In conclusion, it cannot be claimed that clergy work longer hours than comparable professions

And for many of us in the private sector, vacations are almost unheard of, even as Episcopal priests luxuriate at the beach every year, go on sabbaticals, and otherwise engage in “self-care.”

Similarly, our chances of a private meeting with an Episcopal bishop are right up there with the likelihood of dropping in for lunch with Kamala Harris. The average TEC bishop doesn’t answer his own phone or email, so why would we think he’s open to dialogue or working to end injustice and oppression? Indeed, His/Her Nibs might show up once a year in full regalia to impress the little people, but that is about it. Too busy doing church, sorry.

Nor was O’Connell afraid to criticize the church. McNamara reports:

After spending eight hours with him, I was so exhausted I could barely drive home, and I had done nothing but watch him work and ask him questions.

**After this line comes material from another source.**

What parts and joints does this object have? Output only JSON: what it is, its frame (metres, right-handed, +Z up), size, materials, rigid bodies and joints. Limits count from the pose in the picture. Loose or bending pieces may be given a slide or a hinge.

Including, and repeatedly, why he remained part of an institution so obviously flawed and, at many levels, corrupt. He agreed with both of these things, and his anger at Mahony and the church for their attempt to defend the indefensible, flashed harsh and often. He thought restricting the priesthood to celibate males was ridiculous; women should be ordained and the clergy should be allowed to marry.

“If there had been some parents in there running things,” he said, “none of this would have ever happened.”

She continues:

He was, as many have said in the shocking vacuum after his death, a peacemaker, who wanted not just to help immigrants, the poor, the hungry and those beset by violence and crime, but to fix the systems that create the problems.

And though many warned O’Connell that his comments would hurt his career, he didn’t care.

That stands in sharp contrast to the Episcopal church, where bishops often are politicians and narcissists, interested solely in their own welfare and in not rocking the boat. 

Indeed, we have only to look at Episcopal priest Bob Malm, former priest to Anglican Watch editor Eric Bonetti, to see how the Episcopal Church addresses criticism. Faced with criticism over looming budget shortfalls, allegations of harassment within the parish, bullying, missing funds, and facially inaccurate financial statements, Malm’s response was to acccuse Bonetti of being a “domestic terrorist.”

And as unhinged as Malm’s claims sound to anyone who knows Bonetti, Virginia bishops Shannon Johnston and Susan Goff turned blind eyes and deaf ears to Malm’s antics, even when Malm filed court documents falsely accusing Bonetti of “terrorizing” Malm and his family.

And they ignored it when Malm tried to drag Bonetti’s mother into court in the final months of her life, in violation of the law, even as she was dying of COPD, incontinent, reliant on morphine and oxygen to reduce her suffering, and struggling with a profound anxiety disorder.

Sigrid Yahner dying.

Sigrid Yahner dying. Bishops Shannon Johnston and Susan Goff both ignored efforts to drag her into court as she was dying.

That was followed in short order by a false police report filed by church attorney Jeffery Chiow, in which he accused Bonetti of stalking him and distributing “threatening flyers.”

Jeffery Chiow false police report

Episcopal attorney Jeffery Chiow false police report. Chiow now is a shareholder at Greenberg Traurig.

In short, whether it’s Shannon Johnston and Susan Goff, Alan Gates, George Sumner, Todd Ousley, Michael Curry, the late Jon Bruno, or any of the other myriad corrupt and dishonest bishops in the Episcopal Church, in many ways TEC is far more corrupt than the Catholic Church. And none of the bishops named have any interest in fixing the problems in the church that are driving so many to leave.